REQUIRED WORK: Extract each line of the data below exactly as written.
— BEGIN —
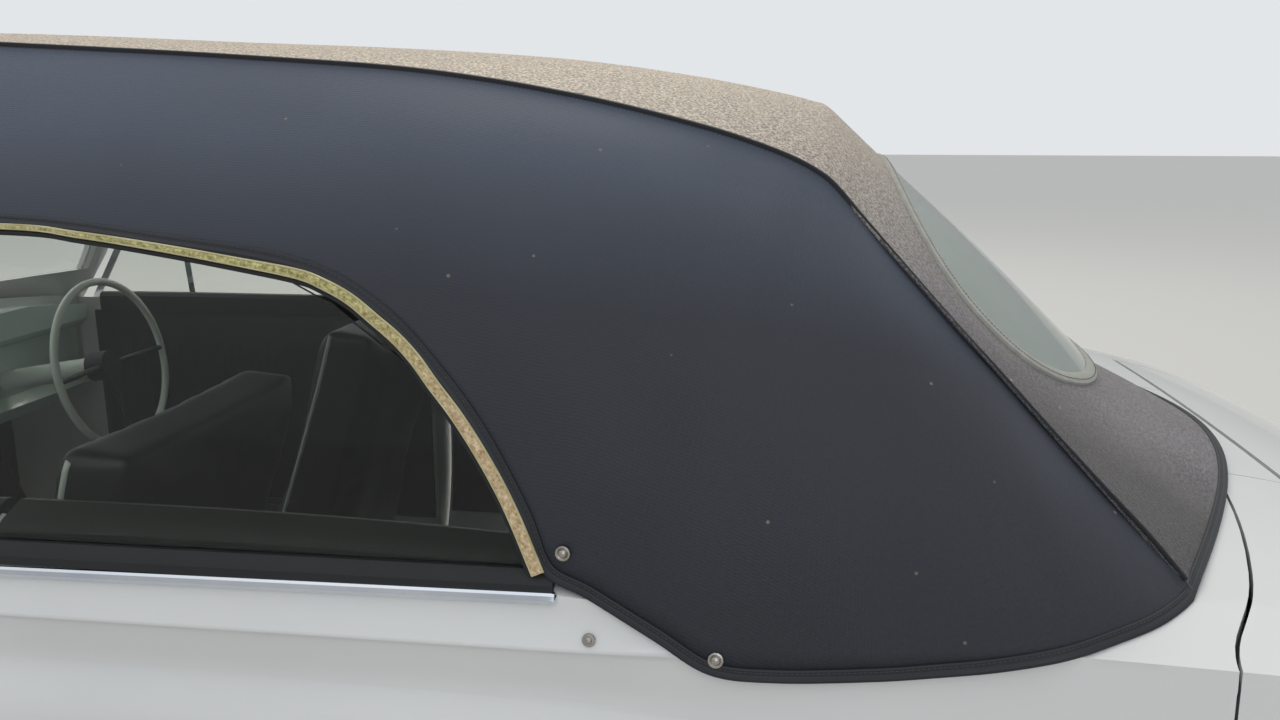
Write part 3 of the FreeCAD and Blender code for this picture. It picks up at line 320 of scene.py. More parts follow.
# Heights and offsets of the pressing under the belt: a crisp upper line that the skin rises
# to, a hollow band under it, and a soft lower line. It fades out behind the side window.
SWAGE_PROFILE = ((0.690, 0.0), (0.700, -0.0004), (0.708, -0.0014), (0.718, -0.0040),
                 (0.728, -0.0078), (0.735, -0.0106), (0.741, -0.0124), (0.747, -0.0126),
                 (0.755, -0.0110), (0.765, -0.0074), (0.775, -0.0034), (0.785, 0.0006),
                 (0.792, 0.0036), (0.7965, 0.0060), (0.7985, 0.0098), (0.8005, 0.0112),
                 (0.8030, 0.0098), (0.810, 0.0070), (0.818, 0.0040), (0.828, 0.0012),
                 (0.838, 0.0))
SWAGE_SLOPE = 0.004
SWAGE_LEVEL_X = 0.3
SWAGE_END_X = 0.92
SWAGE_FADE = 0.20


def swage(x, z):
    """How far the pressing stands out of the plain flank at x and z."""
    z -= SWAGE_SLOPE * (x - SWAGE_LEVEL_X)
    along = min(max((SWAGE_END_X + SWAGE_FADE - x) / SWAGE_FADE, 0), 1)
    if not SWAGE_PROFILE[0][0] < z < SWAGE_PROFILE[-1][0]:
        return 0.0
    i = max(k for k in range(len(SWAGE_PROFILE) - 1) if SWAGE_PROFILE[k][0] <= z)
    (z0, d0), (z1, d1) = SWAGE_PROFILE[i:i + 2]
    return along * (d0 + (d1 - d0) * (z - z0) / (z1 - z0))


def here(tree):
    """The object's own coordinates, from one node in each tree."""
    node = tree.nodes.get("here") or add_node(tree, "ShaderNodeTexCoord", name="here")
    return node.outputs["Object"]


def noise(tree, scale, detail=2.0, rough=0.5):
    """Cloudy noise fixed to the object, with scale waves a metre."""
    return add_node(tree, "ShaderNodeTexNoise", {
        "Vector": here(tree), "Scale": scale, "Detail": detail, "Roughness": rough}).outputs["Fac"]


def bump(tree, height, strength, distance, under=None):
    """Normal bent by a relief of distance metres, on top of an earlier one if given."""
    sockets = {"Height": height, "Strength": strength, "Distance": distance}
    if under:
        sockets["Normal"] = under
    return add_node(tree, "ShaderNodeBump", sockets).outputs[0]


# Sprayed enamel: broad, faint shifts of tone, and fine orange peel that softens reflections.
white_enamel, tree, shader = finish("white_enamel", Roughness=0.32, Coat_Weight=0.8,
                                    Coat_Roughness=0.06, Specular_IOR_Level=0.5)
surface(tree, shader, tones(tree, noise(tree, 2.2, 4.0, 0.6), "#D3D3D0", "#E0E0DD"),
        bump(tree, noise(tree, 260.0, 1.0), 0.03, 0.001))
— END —
RESULT:
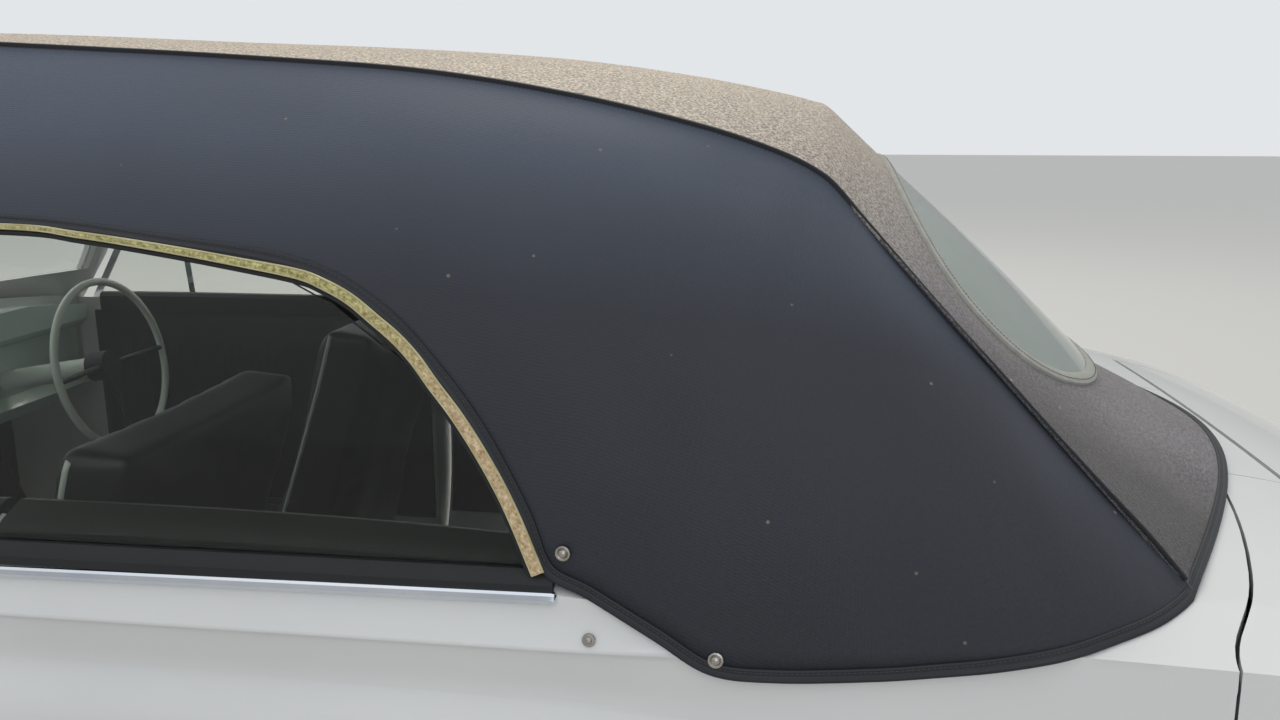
Write part 3 of the FreeCAD and Blender code for this picture. It picks up at line 320 of scene.py. More parts follow.
# Heights and offsets of the pressing under the belt: a crisp upper line that the skin rises
# to, a hollow band under it, and a soft lower line. It fades out behind the side window.
SWAGE_PROFILE = ((0.690, 0.0), (0.700, -0.0004), (0.708, -0.0014), (0.718, -0.0040),
                 (0.728, -0.0078), (0.735, -0.0106), (0.741, -0.0124), (0.747, -0.0126),
                 (0.755, -0.0110), (0.765, -0.0074), (0.775, -0.0034), (0.785, 0.0006),
                 (0.792, 0.0036), (0.7965, 0.0060), (0.7985, 0.0098), (0.8005, 0.0112),
                 (0.8030, 0.0098), (0.810, 0.0070), (0.818, 0.0040), (0.828, 0.0012),
                 (0.838, 0.0))
SWAGE_SLOPE = 0.004
SWAGE_LEVEL_X = 0.3
SWAGE_END_X = 0.92
SWAGE_FADE = 0.20


def swage(x, z):
    """How far the pressing stands out of the plain flank at x and z."""
    z -= SWAGE_SLOPE * (x - SWAGE_LEVEL_X)
    along = min(max((SWAGE_END_X + SWAGE_FADE - x) / SWAGE_FADE, 0), 1)
    if not SWAGE_PROFILE[0][0] < z < SWAGE_PROFILE[-1][0]:
        return 0.0
    i = max(k for k in range(len(SWAGE_PROFILE) - 1) if SWAGE_PROFILE[k][0] <= z)
    (z0, d0), (z1, d1) = SWAGE_PROFILE[i:i + 2]
    return along * (d0 + (d1 - d0) * (z - z0) / (z1 - z0))


def here(tree):
    """The object's own coordinates, from one node in each tree."""
    node = tree.nodes.get("here") or add_node(tree, "ShaderNodeTexCoord", name="here")
    return node.outputs["Object"]


def noise(tree, scale, detail=2.0, rough=0.5):
    """Cloudy noise fixed to the object, with scale waves a metre."""
    return add_node(tree, "ShaderNodeTexNoise", {
        "Vector": here(tree), "Scale": scale, "Detail": detail, "Roughness": rough}).outputs["Fac"]


def bump(tree, height, strength, distance, under=None):
    """Normal bent by a relief of distance metres, on top of an earlier one if given."""
    sockets = {"Height": height, "Strength": strength, "Distance": distance}
    if under:
        sockets["Normal"] = under
    return add_node(tree, "ShaderNodeBump", sockets).outputs[0]


# Sprayed enamel: broad, faint shifts of tone, and fine orange peel that softens reflections.
white_enamel, tree, shader = finish("white_enamel", Roughness=0.32, Coat_Weight=0.8,
                                    Coat_Roughness=0.06, Specular_IOR_Level=0.5)
surface(tree, shader, tones(tree, noise(tree, 2.2, 4.0, 0.6), "#D3D3D0", "#E0E0DD"),
        bump(tree, noise(tree, 260.0, 1.0), 0.03, 0.001))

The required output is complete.